Autopay is your friend
In order to receive rent through autopay, you get their credit card and bank account information. This way, if the money doesn’t come out of their bank, it’s going to go on their credit card. This is a serious incentive for renters. They know that some way or the other, they’re going to have to pay. At least this way, they’ll avoid fees. Requesting autopay for rent might sound insane. You might be thinking, “Isn’t that going a little too far?” The answer really is, “How badly do you not want to deal with the eviction process?” Evictions are a complete pain. Most tenants will pay the water and electric bill because they’re on autopay. When someone has something set to autopay, it’s almost never late.

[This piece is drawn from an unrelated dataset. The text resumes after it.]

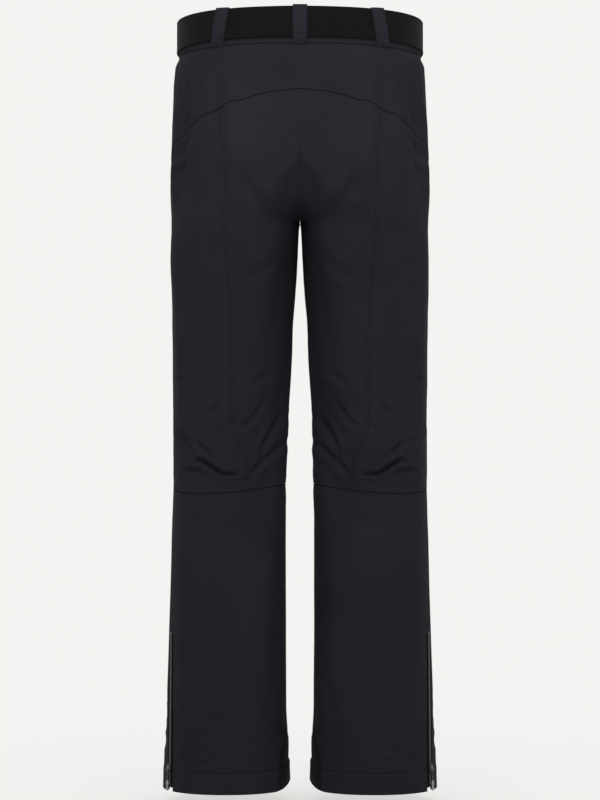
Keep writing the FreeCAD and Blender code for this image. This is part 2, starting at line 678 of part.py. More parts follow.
def make_belt():
    end = belt_t(BUCKLE_HALF_W + 0.8)
    belt = (BELT_AT + BELT_T, BELT_AT)
    nodes["belt_webbing"] = [panel(const(-end), const(end), const(-0.2), const(-BELT_W - 0.8), belt,
                                   nu=61, nv=4)]
    over = (BELT_AT + 2 * BELT_T + 0.4, BELT_AT + BELT_T + 0.4)
    nodes["belt_tail"] = [panel(const(belt_t(80.0)), const(end), const(-0.8), const(-BELT_W - 0.2), over,
                                nu=9, nv=4)]
    nodes["belt_tip"] = [panel(const(belt_t(89.0)), const(belt_t(79.6)), const(-0.3), const(-BELT_W - 0.7),
                               (over[0] + 0.3, over[1] - 0.1), nu=4, nv=4)]

    nodes["belt_loop_back"] = [loop(0.0)]
    side = loop(belt_t(LOOP_SIDE_X, 0.0))
    nodes["belt_loops_side"] = [side, mirrored(side)]
    front = loop(belt_t(LOOP_FRONT_X))
    nodes["belt_loops_front"] = [front, mirrored(front)]

    ring = wall_place(belt_t(56.0), FRONT_Z)
    outer = ring.box((-22.8, 23.0), (-4.5, 4.5), (0.25, 7.2))
    inner = ring.box((-21.2, 21.9), (-6.0, 6.0), (0.75, 6.4))
    nodes["belt_keeper"] = [outer.cut(inner)]

    buckle = wall_place(1.0, FRONT_Z)
    half_w, half_h = BUCKLE_HALF_W, 24.0
    plate = buckle.box((-half_h, half_h), (-half_w, half_w), (2.4, 5.6))
    window = buckle.box((-19.5, 19.5), (-14.0, 14.0), (0, 9))
    frame = plate.cut(window)
    pin_w = PIN_X if buckle.w.x > 0 else -PIN_X
    for low, high in ((-half_h, -20.2), (20.2, half_h)):
        frame = frame.fuse(buckle.box((low, high), (pin_w - 3.4, pin_w + 3.4), (5.2, 10.6)))
    hole = buckle.rod(buckle.point(-40, pin_w, PIN_N), buckle.u, PIN_R + 0.05, 80)
    nodes["buckle_frame"] = [frame.cut(hole).removeSplitter()]
    nodes["buckle_pin"] = [buckle.rod(buckle.point(-half_h + 0.5, pin_w, PIN_N), buckle.u, PIN_R,
                                      2 * half_h - 1)]
    reach = math.copysign(30.0, -pin_w)
    wing = buckle.box((-18.8, 18.8), tuple(sorted((pin_w, pin_w + reach))), (PIN_N - 1.0, PIN_N + 1.1))
    barrel = buckle.rod(buckle.point(-19.1, pin_w, PIN_N), buckle.u, 2.5, 38.2)
    lever = wing.fuse(barrel)
    nodes["buckle_lever"] = [lever.cut(buckle.rod(buckle.point(-40, pin_w, PIN_N), buckle.u,
                                                  PIN_R + 0.06, 80)).removeSplitter()]

    snap = wall_place(1.0, -WAISTBAND_H / 2)
    nodes["snap_cap"] = [snap.rod(snap.point(0, 0, 0.2), snap.n, 7.5, 1.4)]
    nodes["snap_socket"] = [snap.rod(snap.point(0, 0, -2.3), snap.n * -1, 6.0, 1.3)]


def report_axes():
    """Prints the places that the joints turn and slide on."""
    buckle = wall_place(1.0, FRONT_Z)
    places = (("ankle", ankle_place(), -PULL_PIVOT_U, PULL_PIVOT_N, 0),
              ("pocket", pocket_place(), PULL_PIVOT_U, PULL_PIVOT_N, 0),
              ("fly", fly_place(), 0, 0, 0), ("buckle", buckle, 0, PIN_N, PIN_X * buckle.w.x),
              ("keeper", wall_place(belt_t(56.0), FRONT_Z), 0, 0, 0))
    for name, place, u, n, w in places:
        print(name, "u", [round(c, 6) for c in place.u], "w", [round(c, 6) for c in place.w],
              "at", [round(c, 4) for c in place.point(u, w, n)])
    print("lengths", [round(zip_length(ends), 2) for ends in (ankle_ends(), pocket_ends(), fly_ends())])


def main():
    os.makedirs("parts", exist_ok=True)
    for old in os.listdir("parts"):
        os.remove(os.path.join("parts", old))
    make_shell()
    make_inside()
    make_zips()
    make_belt()
    for name, solids in nodes.items():
        whole = []
        for s in solids:
            whole.extend(s.Solids if s.Solids else [s])
        bad = [s for s in whole if not s.isValid() or s.Volume <= 0]
        shape = whole[0] if len(whole) == 1 else Part.makeCompound(whole)
        shape.exportStep(f"parts/{name}.step")
        print(name, len(whole), "solids", round(sum(s.Volume for s in whole) / 1000, 2), "cm3",
              "BAD" if bad else "")
    print(len(nodes), "nodes")
    report_axes()


main()
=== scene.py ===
import bpy
import bmesh
import json
import math
import numpy as np
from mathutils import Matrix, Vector


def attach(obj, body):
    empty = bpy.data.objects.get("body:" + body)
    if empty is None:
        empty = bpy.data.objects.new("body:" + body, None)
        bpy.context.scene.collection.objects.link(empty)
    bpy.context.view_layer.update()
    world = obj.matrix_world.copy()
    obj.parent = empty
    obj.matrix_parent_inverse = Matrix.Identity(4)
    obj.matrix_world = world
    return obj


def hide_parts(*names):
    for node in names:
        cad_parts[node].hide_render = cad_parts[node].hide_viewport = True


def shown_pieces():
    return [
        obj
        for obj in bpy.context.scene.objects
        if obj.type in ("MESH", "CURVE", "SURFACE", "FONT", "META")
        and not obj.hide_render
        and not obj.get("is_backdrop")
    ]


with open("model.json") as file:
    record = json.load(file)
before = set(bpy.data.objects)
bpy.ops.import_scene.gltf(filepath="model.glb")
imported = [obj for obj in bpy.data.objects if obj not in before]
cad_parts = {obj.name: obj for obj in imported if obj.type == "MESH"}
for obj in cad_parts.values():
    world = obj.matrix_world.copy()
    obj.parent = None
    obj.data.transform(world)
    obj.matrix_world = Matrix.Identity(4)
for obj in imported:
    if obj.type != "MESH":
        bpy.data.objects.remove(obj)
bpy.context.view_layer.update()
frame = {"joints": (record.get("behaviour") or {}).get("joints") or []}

JOINTS = {j["name"]: j for j in frame["joints"]}

# All shape work is in millimetres on the left half, and MM turns it into metres.
MM = 0.001
bpy.context.scene.view_settings.view_transform = "Standard"


def add_object(name, data):
    obj = bpy.data.objects.new(name, data)
    bpy.context.scene.collection.objects.link(obj)
    return obj


def mesh_from(name, verts_mm, faces):
    mesh = bpy.data.meshes.new(name)
    mesh.from_pydata((np.asarray(verts_mm) * MM).tolist(), [], faces)
    return mesh


def face_outward(mesh):
    """Turns all the faces of a closed mesh outward."""
    tidy = bmesh.new()
    tidy.from_mesh(mesh)
    bmesh.ops.recalc_face_normals(tidy, faces=tidy.faces)
    tidy.to_mesh(mesh)
    tidy.free()


def unit(v):
    return v / np.maximum(np.linalg.norm(v, axis=-1, keepdims=True), 1e-9)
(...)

Do your landlord-ing locally
It’s far better to own rental properties locally. It’s far, far better to own rental properties that you can drive to in under a half hour. You want to be able to consistently check up on the rental. You should go to check it out every now and then, not only when things go wrong. Some landlords even include an addendum in the lease stating that the tenant understands that they have the right to enter the property once or twice a month (at a said time) to see the property. Many times, tenants lie about pets. They’ll say they have a goldfish, and you find out when you go to fix the A/C unit that they’ve got a Great Dane, and discover that the floors are ripped to shreds. It’s so important to invest close to home. Don’t make the mistake of investing in a different city or state. You’ve got to keep an eye on your investments. No matter how good a team you have, nothing is going to replace your personal physical presence.
Should you hire a property manager?
Should you hire a property manager? The answer depends on so many variables, that it’s difficult to answer this question on short. How much are they going to cost? Many rental properties take home ten percent of the total rent coming in.